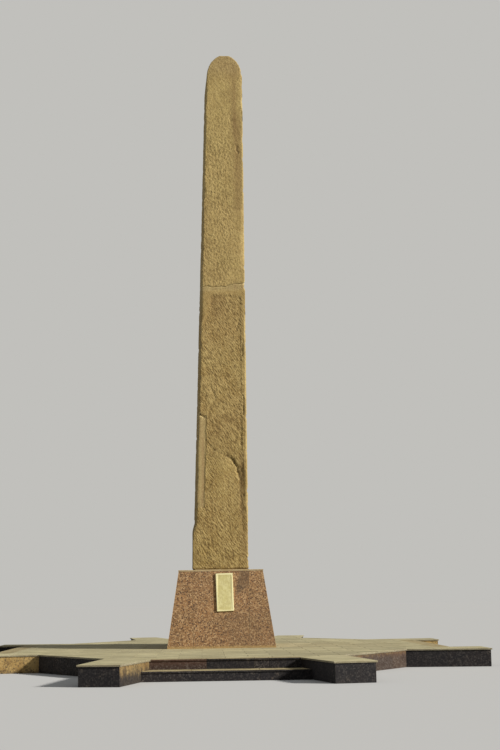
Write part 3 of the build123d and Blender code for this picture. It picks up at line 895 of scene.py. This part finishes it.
def granite_relief(point, mortar=0.0):
    """Depth, roughness, stain with painted shade, and mortar share of the shaft at a point."""
    across, half, x, y, z = on_shaft(point)
    rough = rough_share(across, half, x, y, z) * (1 - mortar)
    wave = 0.5 + 0.5 * lumps((x, y, z), (0.5, 0.5, 0.9))
    peck = 0.5 + 0.5 * noise.noise(point / 0.055)
    depth = WAVE * wave + (PECK + ROUGH_PECK * rough) * peck
    if z < BREAK_HEIGHT:
        depth += STROKE * rough * max(strokes(x, y, z) - 0.35, 0)
    # Corners: the nearer to an arris, the more is gone
    to_arris = half - abs(x)
    if abs(y) > NARROW_FACE - 0.09 and to_arris < BITE_REACH:
        bite = max(noise.noise(Vector((across * 3, y, z / 0.16))) - 0.15, 0)
        depth += BITE * bite * (1 - max(to_arris, 0) / BITE_REACH)
    stain_and_shade = 0.0
    if y < 0:
        depth += front_wear(half, x, z, mortar)
        stain_and_shade = front_stain(across, x, y, z)
    # At the very foot the block sits tight on its bed
    return depth * band(z, *ABOVE_BED), rough, stain_and_shade, mortar


print(len(STAINS_AND_SHADE), "stains")

# %% [markdown]
# The lower block and its mortar share one skin, so that no seam shows. A point belongs to the
# mortar when that is nearer to it than the stone. The upper block has a skin of its own.

# %% Weather both blocks
MENDED = ("shaft_lower_block", "shaft_break_mortar", "shaft_edge_repair")
MORTAR_BLEND = 0.04  # how softly mortar turns into stone, in metres


def tree_of(*solids):
    """A search tree for the nearest point on some solids."""
    shape = merged_copy(*solids)
    found = BVHTree.FromBMesh(shape)
    shape.free()
    return found


stone_tree, mortar_tree = tree_of(MENDED[0]), tree_of(*MENDED[1:])


def lower_relief(point):
    """The relief of the lower block with its mortar."""
    to_stone = stone_tree.find_nearest(point)[3]
    to_mortar = mortar_tree.find_nearest(point)[3]
    wobble = 0.012 * noise.noise(point / 0.12)
    mortar = min(max(0.5 + (to_stone - to_mortar + wobble) / MORTAR_BLEND, 0), 1)
    return granite_relief(point, mortar)


weathered("mended_lower_block", MENDED, 0.028, lower_relief)
weathered("weathered_upper_block", ("shaft_upper_block",), 0.026, granite_relief)

# %% [markdown]
# ## Slabs with open joints
# Paving, copings, walls and steps are built of slabs. Each CAD solid is cut along the joints:
# two cuts a few millimetres apart mark a strip, which is pushed in to make a groove.
# Every slab then gets a shade of its own, from a random number that its place decides.

# %% Cut the joints
JOINT = 0.008
COURSE = 0.6
SLAB_LENGTH = 0.9
NO_SLIVER = 0.05  # no joint lies nearer than this to the end of the paving
PAVING_GROOVE, WALL_GROOVE, SLAB_ARRIS = 0.006, 0.005, 0.003


def faces_of(shape, course=None):
    """All faces of a shape, or those in one course of paving."""
    if course is None:
        return list(shape.faces)
    return [
        face for face in shape.faces
        if 0 < face.calc_center_median().y - course * COURSE < COURSE
    ]


def joint_cuts(shape, spots, way, course=None):
    """Cuts both sides of each joint. The joints cross the way at the spots."""
    for spot in spots:
        for side in (-JOINT / 2, JOINT / 2):
            chosen = faces_of(shape, course)
            geometry = set(chosen)
            for face in chosen:
                geometry.update(face.edges)
                geometry.update(face.verts)
            bmesh.ops.bisect_plane(
                shape, geom=list(geometry), dist=0.00005, plane_co=way * (spot + side), plane_no=way
            )


def sink(shape, strips, depth):
    """Pushes strips of faces in, to make grooves."""
    bmesh.ops.inset_region(
        shape, faces=strips, thickness=0.0, depth=-depth, use_boundary=True, use_even_offset=True
    )


def clear_of(low, high, spots):
    """Joints that leave no sliver at either end."""
    return [spot for spot in spots if low + NO_SLIVER < spot < high - NO_SLIVER]


def inside_joint(value, spots):
    """Whether a place lies in one of the joints."""
    return any(abs(value - spot) < JOINT * 0.51 for spot in spots)


def shade_of(*numbers):
    """A number from 0 to 1 that a slab's place decides."""
    return random.Random("slab " + " ".join(str(number) for number in numbers)).random()


print("joints can be cut")

# %% [markdown]
# ### Paving
# The slabs lie in courses from left to right. The cross joints of one course are staggered
# against the next, so each course is cut on its own.

# %% Paving
def paved(name, solid):
    """A sheet of paving, cut into staggered slabs."""
    shape = merged_copy(solid)
    low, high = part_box(solid)
    courses = range(int(low.y // COURSE), int(high.y // COURSE) + 2)
    rows = clear_of(low.y, high.y, [course * COURSE for course in courses])
    joint_cuts(shape, rows, NORTH)
    tone = shape.faces.layers.float.new("tone")
    level = shape.faces.layers.float.new("level")
    for face in shape.faces:
        face[level] = 0.8 * (face.normal.z > 0.9)
    strips = []
    for course in courses:
        shift = SLAB_LENGTH / 2 if course % 2 else 0.0
        start = int((low.x - shift) // SLAB_LENGTH)
        stop = int((high.x - shift) // SLAB_LENGTH) + 2
        columns = [number * SLAB_LENGTH + shift for number in range(start, stop)]
        columns = clear_of(low.x, high.x, columns)
        joint_cuts(shape, columns, EAST, course)
        for face in faces_of(shape, course):
            middle = face.calc_center_median()
            face[tone] = shade_of(course, int((middle.x - shift) // SLAB_LENGTH))
            if face.normal.z > 0.9 and inside_joint(middle.x, columns):
                strips.append(face)
    strips += [
        face for face in shape.faces
        if face.normal.z > 0.9 and face not in strips
        and inside_joint(face.calc_center_median().y, rows)
    ]
    sink(shape, strips, PAVING_GROOVE)
    round_arrises(finished(name, shape, (solid,), False), SLAB_ARRIS)


for side in ("front", "back", "left", "right"):
    paved(side + "_slabs", side + "_paving")

# %% [markdown]
# ### Walls, copings and steps
# A wall's joints stand upright, across the way the wall runs. The flank walls run slantwise and
# the cheek walls are splayed, so each wall gives the way its joints are measured along.

# %% Walls, copings and steps
def jointed(name, solid, way, joints, shades, painted_sun_and_tread_way=None, painted_sun_and_tread_share=1.0):
    """A solid cut across the way it runs, at given joints or into slabs of about one length.

    Shades are one for each slab, or a range from which chance picks. A low shade is reddish and
    a high one dark. Faces that look along painted_sun_and_tread_way get that value by its share:
    painted sunlight in ochre on a wall, a paler tone on a tread.
    """
    shape = merged_copy(solid)
    if not isinstance(joints, tuple):
        along = [vert.co.dot(way) for vert in shape.verts]
        first, last = min(along), max(along)
        count = max(round((last - first) / joints), 1)
        joints = [first + (last - first) * number / count for number in range(1, count)]
    joint_cuts(shape, joints, way)
    tone, painted_sun_and_tread, level = (
        shape.faces.layers.float.new(label) for label in ("tone", "painted_sun_and_tread", "level")
    )
    strips = []
    for face in shape.faces:
        middle = face.calc_center_median().dot(way)
        number = sum(middle > spot for spot in joints)
        chance = shades[0] + (shades[1] - shades[0]) * shade_of(name, number)
        face[tone] = shades[number] if len(shades) > 2 else chance
        face[level] = 0.5 * (face.normal.z > 0.9)
        if painted_sun_and_tread_way is not None and face.normal.dot(painted_sun_and_tread_way) > 0.9:
            face[painted_sun_and_tread] = painted_sun_and_tread_share
        shown = abs(face.normal.dot(way)) < 0.7 and face.normal.z > -0.5
        if shown and inside_joint(middle, joints):
            strips.append(face)
    sink(shape, strips, WALL_GROOVE)
    round_arrises(finished(name, shape, (solid,), False), SLAB_ARRIS)


print("walls can be cut")

# %% [markdown]
# Each of the terrace's four corners has the same walls and copings, mirrored. The slabs of the
# walls differ little, and the copings more; the dark of the cheeks and wings is partly painted
# shade. Where the sun reaches a wall, it gets painted sunlight in ochre: on the inner sides of the
# left cheeks, on two of the wings, and a little on the right flanks, which are reddish too.

# %% Corners of the terrace
CHEEK_SPLAY = 12  # degrees
FLANK_RUN = 60.3  # degrees between a flank wall and the front


def level_way(degrees, to_side, to_back):
    """A level direction, in degrees from +X, mirrored to its corner."""
    turn = radians(degrees)
    return Vector((cos(turn) * to_side, sin(turn) * to_back, 0))


for end, to_back in (("front", -1), ("back", 1)):
    for hand, to_side in (("left", -1), ("right", 1)):
        corner = f"{end}_{hand}_"
        cheek_way = level_way(90 - CHEEK_SPLAY, to_side, to_back)
        flank_way = level_way(FLANK_RUN, to_side, -to_back)
        wing_way = EAST * to_side
        left = hand == "left"
        inner_way = EAST if left else None
        front_way = -NORTH if corner in ("front_left_", "back_right_") else None
        sunny_way = None if left else level_way(90 - FLANK_RUN, to_side, to_back)
        # Piece, solid, way it runs, slab length, shades, painted sun way and its share
        for part, solid, *cut in (
            ("cheek_slabs", "cheek_wall", cheek_way, 1.1, (0.9, 1.0), inner_way, 0.6),
            ("cheek_coping_slabs", "cheek_coping", cheek_way, 0.75, (0.0, 0.4)),
            ("wing_slabs", "wing_wall", wing_way, 0.95, (0.8, 1.0), front_way),
            ("wing_coping_slabs", "wing_coping", wing_way, 0.65, (0.0, 0.5)),
            ("flank_slabs", "flank_wall", flank_way, 0.8, (0.35, 1.0) if left else (0.0, 0.28),
             sunny_way, 0.35),
        ):
            jointed(corner + part, corner + solid, *cut)

# %% [markdown]
# The front steps are cut where the photograph shows their joints. The back ones repeat them,
# and the side steps get even joints. Feet and dust have made the treads as pale as the paving.

# %% Steps
UPPER_JOINTS, UPPER_SHADES = (-0.36, 0.54, 0.81), (0.0, 1.0, 0.4, 0.9)
LOWER_JOINTS, LOWER_SHADES = (-0.65, 0.62), (0.7, 0.85, 1.0)
SIDE_SHADES = (0.35, 1.0)
for sides, way, *steps in (
    (("front", "back"), EAST, (UPPER_JOINTS, UPPER_SHADES, 0.8), (LOWER_JOINTS, LOWER_SHADES, 0.9)),
    (("left", "right"), NORTH, (1.0, SIDE_SHADES, 0.9), (1.2, SIDE_SHADES, 0.9)),
):
    for side in sides:
        for step, (joints, shades, share) in zip(("_upper_", "_lower_"), steps):
            jointed(side + step + "slabs", side + step + "step", way, joints, shades, UP, share)

# %% [markdown]
# ## Pedestal
# The slabs, the cap and the plaque keep their CAD shapes, which are right. Live bevels round
# their arrises.

# %% Pedestal
for name, width in (("pedestal_cap", 0.008), ("front_plaque", 0.0025), ("shaft_bed", 0.008)):
    round_arrises(frame["nodes"][name], width)
for side in ("front", "back", "left", "right"):
    round_arrises(frame["nodes"][f"pedestal_{side}_cladding"], 0.004)
print("pedestal rounded")

# %% [markdown]
# ## Stage
# A plain pale floor takes the shadow. It is so wide a disc that its far edge melts into the
# background, which has nearly the same colour.

# %% Floor
FLOOR_RADIUS, FLOOR_DROP = 400, 0.002
floor_shape = bmesh.new()
bmesh.ops.create_circle(floor_shape, cap_ends=True, radius=FLOOR_RADIUS, segments=96)
bmesh.ops.translate(floor_shape, verts=floor_shape.verts, vec=(0, 0, -FLOOR_DROP))
floor_mesh = bpy.data.meshes.new("floor")
floor_shape.to_mesh(floor_mesh)
floor_shape.free()
floor = bpy.data.objects.new("floor", floor_mesh)
scene.collection.objects.link(floor)
material = bpy.data.materials.new("pale floor")
material.use_nodes = True
shader = material.node_tree.nodes["Principled BSDF"]
shader.inputs["Base Color"].default_value = (0.62, 0.62, 0.61, 1)
shader.inputs["Roughness"].default_value = 1.0
shader.inputs["Specular IOR Level"].default_value = 0.0
floor_mesh.materials.append(material)
print("floor of", FLOOR_RADIUS, "m radius")

# %% [markdown]
# The camera sees a pale background, and the object gets a weaker, slightly blue light from it,
# as from the sky. Light Path's Is Camera Ray tells the two apart.

# %% Background
world = bpy.data.worlds.new("studio")
scene.world = world
world.use_nodes = True
tree = world.node_tree
tree.nodes.clear()
seen = node(tree, "Background", Color=(0.533, 0.527, 0.503, 1), Strength=1.0)
light = node(tree, "Background", Color=(0.96, 0.98, 1, 1), Strength=0.24)
rays = node(tree, "LightPath")
choice = node(tree, "MixShader", Fac=rays.outputs["Is Camera Ray"])
feed(tree, light.outputs[0], choice.inputs[1])
feed(tree, seen.outputs[0], choice.inputs[2])
node(tree, "OutputWorld", Surface=choice.outputs[0])
print("background set")

# %% [markdown]
# ## Light
# The photograph has its light to the right and a little in front, and the sky fills the shade. A
# sun lamp with a wide disc is equally strong everywhere, which suits a thing so tall.

# %% Lamp
TO_LAMP = Vector((0.8, -0.41, 0.41))
lamp_data = bpy.data.lights.new("key", "SUN")
lamp_data.energy = 4.8
lamp_data.angle = radians(6)
lamp_data.color = (1.0, 0.97, 0.92)
lamp = bpy.data.objects.new("key", lamp_data)
scene.collection.objects.link(lamp)
lamp.rotation_euler = TO_LAMP.to_track_quat("Z", "Y").to_euler()
print("lamp from", tuple(TO_LAMP))

# %% [markdown]
# ## Camera
# The camera stands where the photograph was taken from, 35.6 m in front of the pedestal's
# middle, at eye height. It looks up to take in the head, and is held a little askew.

# %% Camera
CAMERA_PLACE = Vector((-0.42, -35.57, 1.46))
YAW, PITCH, ROLL = 0.034, radians(8.75), 0.0145  # in radians
FOCAL_LENGTH, PICTURE_HEIGHT = 1462, 750  # in the photograph's pixels
SENSOR = 36  # in millimetres
camera_data = bpy.data.cameras.new("camera")
camera_data.sensor_width = SENSOR
camera_data.lens = SENSOR * FOCAL_LENGTH / PICTURE_HEIGHT
camera_data.clip_end = 2000
camera = bpy.data.objects.new("camera", camera_data)
scene.collection.objects.link(camera)
turned = (
    Matrix.Rotation(-YAW, 4, "Z") @ Matrix.Rotation(pi / 2 + PITCH, 4, "X")
    @ Matrix.Rotation(-ROLL, 4, "Z")
)
camera.matrix_world = Matrix.Translation(CAMERA_PLACE) @ turned
scene.camera = camera
scene.view_settings.view_transform = "Standard"
print("lens", round(camera_data.lens, 1), "mm")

## TASK DIRECTIONS
Restate, word for word and with nothing added, the lines from the first line of the listing through the one where "return found" stands.

## THE COMPLETED TASK
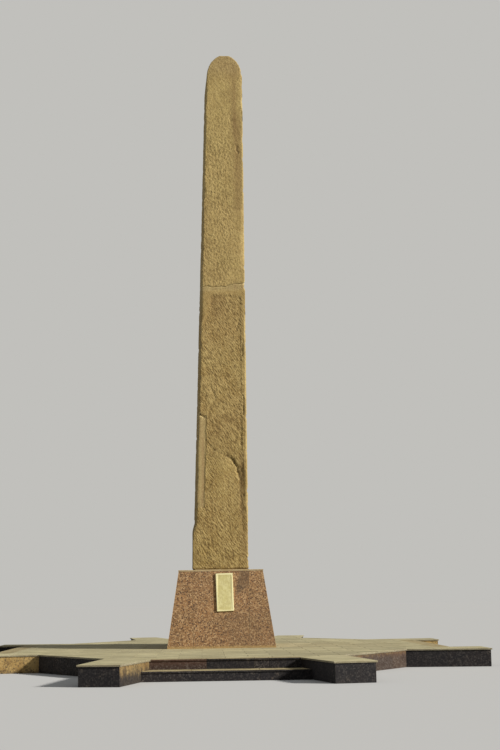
Write part 3 of the build123d and Blender code for this picture. It picks up at line 895 of scene.py. This part finishes it.
def granite_relief(point, mortar=0.0):
    """Depth, roughness, stain with painted shade, and mortar share of the shaft at a point."""
    across, half, x, y, z = on_shaft(point)
    rough = rough_share(across, half, x, y, z) * (1 - mortar)
    wave = 0.5 + 0.5 * lumps((x, y, z), (0.5, 0.5, 0.9))
    peck = 0.5 + 0.5 * noise.noise(point / 0.055)
    depth = WAVE * wave + (PECK + ROUGH_PECK * rough) * peck
    if z < BREAK_HEIGHT:
        depth += STROKE * rough * max(strokes(x, y, z) - 0.35, 0)
    # Corners: the nearer to an arris, the more is gone
    to_arris = half - abs(x)
    if abs(y) > NARROW_FACE - 0.09 and to_arris < BITE_REACH:
        bite = max(noise.noise(Vector((across * 3, y, z / 0.16))) - 0.15, 0)
        depth += BITE * bite * (1 - max(to_arris, 0) / BITE_REACH)
    stain_and_shade = 0.0
    if y < 0:
        depth += front_wear(half, x, z, mortar)
        stain_and_shade = front_stain(across, x, y, z)
    # At the very foot the block sits tight on its bed
    return depth * band(z, *ABOVE_BED), rough, stain_and_shade, mortar


print(len(STAINS_AND_SHADE), "stains")

# %% [markdown]
# The lower block and its mortar share one skin, so that no seam shows. A point belongs to the
# mortar when that is nearer to it than the stone. The upper block has a skin of its own.

# %% Weather both blocks
MENDED = ("shaft_lower_block", "shaft_break_mortar", "shaft_edge_repair")
MORTAR_BLEND = 0.04  # how softly mortar turns into stone, in metres


def tree_of(*solids):
    """A search tree for the nearest point on some solids."""
    shape = merged_copy(*solids)
    found = BVHTree.FromBMesh(shape)
    shape.free()
    return found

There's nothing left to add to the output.